Mais on le laisse libre de dire tout ce qu’il voudra, sans lui défendre de dire autre chose que ce qui est vrai. On le prépare à répondre évasivement, à dissimuler, à atténuer ce qu’il y a de trop compromettant :

« Nous vous tenons lieu de père, mon enfant, nous remplaçons Dieu pour vous ; rappelez-vous tout ce que vous nous devez, combien il est dangereux de répandre l’esprit de révolte chez vos camarades en écoutant vos ressentiments secrets. Quel mauvais exemple vous deviendriez, et quel tort vous feriez à cette sainte maison où votre enfance a trouvé un refuge contre les mauvaises tendances de notre époque… »

Et l’enfant, endoctriné, presque effrayé, à qui on ne recommande pas directement de mentir, mais d’être faux et de déguiser la vérité, répond tout ce qu’il veut.

Poursuivons.

Quatrième témoin. — Léon de Montfort, 13 ans et demi, de l’école des PP. Jésuites, à Tivoli. Un jour de l’année dernière, comme je venais de commettre une faute grave, après en avoir commis un certain nombre depuis très-peu de temps, je demandai au P. Commire de me châtier en m’administrant des coups de discipline. Il a fait ce que je lui demandais, il me les a donnés. (Hilarité.)

C’est un plaisir comme un autre, et les Jésuites tiennent à être agréables à leurs élèves. Ils ont pour tactique, très habile du reste, de ne jamais contrarier les goûts de ceux qu’ils dirigent.

C’est cette tactique qui encombre leurs confessionnaux de pénitentes. Ils sont indulgents, faciles, pleins de compromis, se font à tout, composent avec les faiblesses humaines et savent tout encourager en pardonnant tout.

Mais on peut voir combien vite ils arrivent à dégrader les esprits et les cœurs, par l’exemple de cet enfant qui demande lui-même à être traité par le fouet, comme la brute.

D. Mon enfant, si ce que vous dites là est vrai, il faut avouer que vous êtes l’écolier le plus extraordinaire, le plus singulier, le plus excentrique, non-seulement de Bordeaux, mais encore peut-être du monde entier.
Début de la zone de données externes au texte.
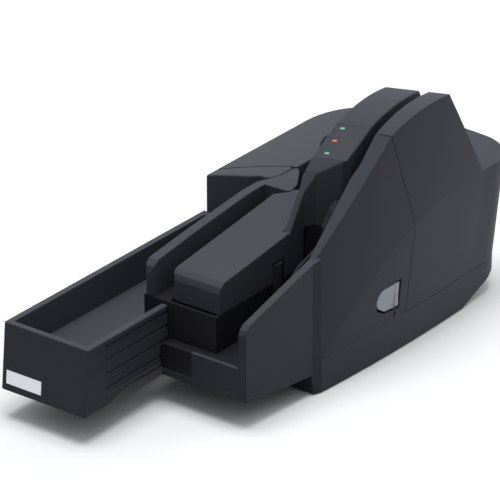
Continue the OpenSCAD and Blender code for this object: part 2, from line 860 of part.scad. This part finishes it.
module drive_motor() {
    color(metal) placed() {
        rod(motor_at, 4, seam_z + 1, motor_d / 2);
        rod(motor_at, seam_z, 33, 1.5);
    }
}

module motor_pulley() {
    color(metal) placed() difference() {
        rod(motor_at, pulley_z, pulley_z + pulley_h, pulley_r);
        rod(motor_at, 20, 36, 1.5 + run_gap);
    }
}

function loop_2d(a, b, r) =
    let (t = atan2(b[1] - a[1], b[0] - a[0]))
    concat(turn(a, r, t + 90, t + 270, 16), turn(b, r, t - 90, t + 90, 16));

// Five belts on two levels join the motor and the driven rollers
module drive_belts() {
    pairs = [[motor_at, drive_at, 0], [drive_at, turn_at, 1], [turn_at, exit_at, 0], [motor_at, pick_at, 1],
        [pick_at, feed_at, 0]];
    color(rubber) placed() for (b = pairs)
        difference() {
            slab(pulley_z + 0.7 + 3.6 * b[2], pulley_z + 3.7 + 3.6 * b[2])
                polygon(loop_2d(b[0], b[1], pulley_r + 0.3 + belt_t));
            slab(pulley_z, pulley_z + 9) polygon(loop_2d(b[0], b[1], pulley_r + 0.3));
        }
}

module main_board() {
    color([0.1, 0.35, 0.2]) placed() difference() {
        translate([-57, 56, 11]) cube([30, 88, 1.6]);
        for (p = board_posts) rod(p, 8, 15, 1.6);
    }
}

module usb_socket() color(metal) placed() translate([22.2, rear_y - 15, 30.2]) cube([12.6, 14.5, 10.6]);

module power_jack() {
    color(rubber) placed() difference() {
        translate([-33.8, rear_y - 14, 31.2]) cube([8.6, 13.5, 7.6]);
        translate([-29.5, rear_y - 11, 35]) rotate([-90, 0, 0]) cylinder(h = 20, r = 2.75);
    }
}

module power_switch() {
    color(rubber) placed() difference() {
        translate([switch_x - 9.7, rear_y - 4, switch_z - 5.25]) cube([19.4, 4 + switch_out, 10.5]);
        translate([switch_x - 12, rear_y - 2, switch_z]) rotate([0, 90, 0]) cylinder(h = 24, r = 1);
    }
}

module magnetic_head() color(metal) placed() translate([slot_l - 8, 61, 49]) cube([8, 12, 10]);

module front_image_sensor() color(rubber) placed() translate([slot_l - 12, 110.5, 48.5]) cube([12, 9, 51]);

module rear_image_sensor() color(rubber) placed() translate([slot_r + wall + 0.1, 118, 48]) cube([8, 9, 60]);

module ink_cartridge() color(rubber) placed() translate([slot_r + wall + 0.2, 77.3, 50]) cube([8.5, 10.4, 34]);

module frame_screws() {
    color(metal) placed() for (p = frame_posts) {
        rod(p, 2, 5, 3);
        rod(p, 4, 34, 1.3);
    }
}

module tray_screws() {
    color(metal) placed() for (p = tray_screw_at) {
        rod(p, under_z, under_z + 2.5, 3);
        rod(p, under_z + 2, 36, 1.3);
    }
}

module base_screws() {
    color(metal) placed() for (p = board_posts) {
        rod(p, 12.6, 14.4, 2.6);
        rod(p, 5, 13, 1.25);
    }
}

base_case();
rubber_feet();
main_frame();
inner_guide();
deck_cover();
centre_cover();
spine_cover();
front_right_cover();
front_left_cover();
pocket_divider();
stacker_tray();
blank_plate();
indicator_label();
green_lenses();
orange_lens();
rear_panel();
hinge_pins();
rear_right_cover();
rear_left_cover();
release_lever();
lever_pin();
pressure_plate();
pressure_pivot();
pick_roller();
feed_roller();
retard_roller();
turn_roller();
exit_roller();
drive_roller();
right_pinch_roller();
turn_pinch_roller();
left_pinch_roller();
right_pinch_pins();
left_pinch_pin();
drive_motor();
motor_pulley();
drive_belts();
main_board();
usb_socket();
power_jack();
power_switch();
magnetic_head();
front_image_sensor();
rear_image_sensor();
ink_cartridge();
frame_screws();
tray_screws();
base_screws();
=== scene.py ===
import json
import math
import bpy
from mathutils import Matrix, Vector

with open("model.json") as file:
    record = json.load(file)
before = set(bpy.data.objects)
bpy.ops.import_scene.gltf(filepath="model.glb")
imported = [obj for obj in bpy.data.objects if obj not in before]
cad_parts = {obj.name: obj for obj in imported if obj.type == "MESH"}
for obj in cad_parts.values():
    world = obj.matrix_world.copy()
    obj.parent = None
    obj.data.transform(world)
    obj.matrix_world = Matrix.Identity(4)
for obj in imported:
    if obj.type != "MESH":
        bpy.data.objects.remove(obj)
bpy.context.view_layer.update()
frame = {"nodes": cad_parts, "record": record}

nodes = frame["nodes"]
scene = bpy.context.scene
scene.view_settings.view_transform = "Standard"


# ---------------------------------------------------------------- camera
# Fitted to the object's straight edges in the photograph, in metres and photo pixels.
AZIMUTH, ELEVATION = math.radians(37.0), math.radians(25.8)
TARGET = Vector((0.035585, -0.13775, 0.046))
DISTANCE = 2.7448
SHIFT_RIGHT, SHIFT_UP = 0.0417, 0.0862
FOCAL_PX, PHOTO_PX = 4012.9, 500.0
SENSOR_MM = 36.0
FARTHEST = 60.0

back = Vector((
    math.sin(AZIMUTH) * math.cos(ELEVATION),
    -math.cos(AZIMUTH) * math.cos(ELEVATION),
    math.sin(ELEVATION),
))
right = Vector((math.cos(AZIMUTH), math.sin(AZIMUTH), 0.0))
up = Vector((
    -math.sin(AZIMUTH) * math.sin(ELEVATION),
    math.cos(AZIMUTH) * math.sin(ELEVATION),
    math.cos(ELEVATION),
))
cam_data = bpy.data.cameras.new("camera")
cam_data.sensor_width = SENSOR_MM
cam_data.lens = FOCAL_PX / PHOTO_PX * SENSOR_MM
cam_data.clip_end = FARTHEST
cam = bpy.data.objects.new("camera", cam_data)
scene.collection.objects.link(cam)
turn = Matrix((right, up, back)).transposed().to_4x4()
place = TARGET + back * DISTANCE + right * SHIFT_RIGHT + up * SHIFT_UP
cam.matrix_world = Matrix.Translation(place) @ turn
scene.camera = cam


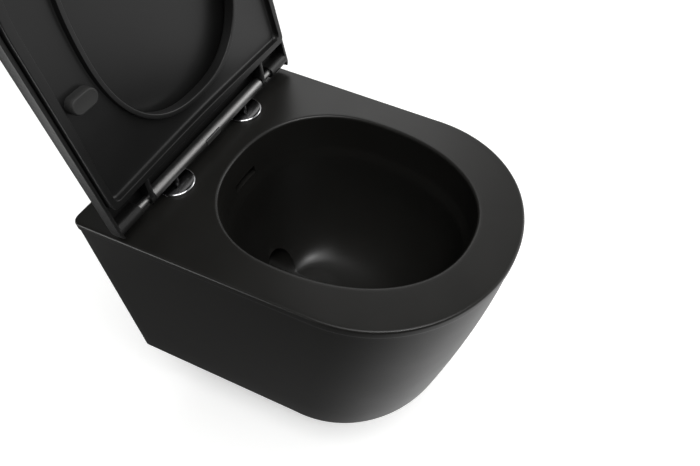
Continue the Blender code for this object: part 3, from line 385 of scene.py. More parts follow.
def egg(pairs, half, middle_y, rear, front, z, squareness):
    points = []
    for across, along in pairs:
        reach = rear if along > 0 else front
        x = half * power(across, 2 / squareness)
        points.append(Vector((x, middle_y + reach * power(along, 2 / squareness), z)))
    return points


def even_pairs(steps):
    return [(math.cos(math.tau * i / steps), math.sin(math.tau * i / steps)) for i in range(steps)]


# ---------------------------------------------------------------- pan
def pan_outline(below, inset, rear_y=0.0):
    share = min(max(below / PAN_HEIGHT, 0.0), 1.0)
    lean = FRONT_LEAN * share ** LEAN_POWER
    front_y = -(PAN_LENGTH - lean - inset)
    depth = FRONT_DEPTH - 0.2 * lean - inset * 0.5
    return d_outline(HALF_FRONT - inset, rear_y, front_y, depth, DECK_Z - below, PAN_CORNER, PAN_NARROWING)


def bowl_outline(pairs, below, share, grow):
    open_half = HALF_FRONT - RIM_SIDE
    middle = -(SUMP_Y + (BOWL_WIDEST - SUMP_Y) * share)
    rear = SUMP_REAR + (BOWL_WIDEST - REAR_DECK - SUMP_REAR) * share
    front = SUMP_FRONT + (PAN_LENGTH - RIM_FRONT - BOWL_WIDEST - SUMP_FRONT) * share
    half = SUMP_HALF_WIDTH + (open_half - SUMP_HALF_WIDTH) * share
    return egg(pairs, half + grow, middle, rear + grow, front + grow, DECK_Z - below, BOWL_POWER)


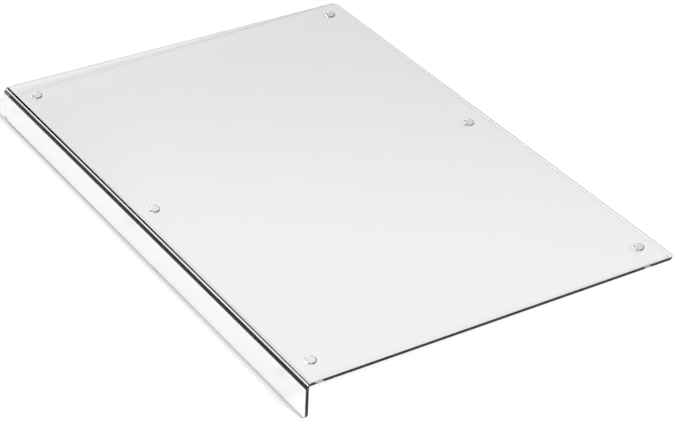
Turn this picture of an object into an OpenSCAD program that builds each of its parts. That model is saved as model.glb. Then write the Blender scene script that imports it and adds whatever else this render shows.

Comment ! c’est vous qui demandez à votre maître de vous administrer le fouet ! c’est vous qui priez qu’on veuille bien vous fouetter ! — R. Oui, monsieur.

D. Et vous avez reçu, avez-vous dit dans l’instruction, soixante coups de fouet ? — R. Oh ! ceci est bien sans doute un peu exagéré. Je ne pense pas en avoir reçu autant.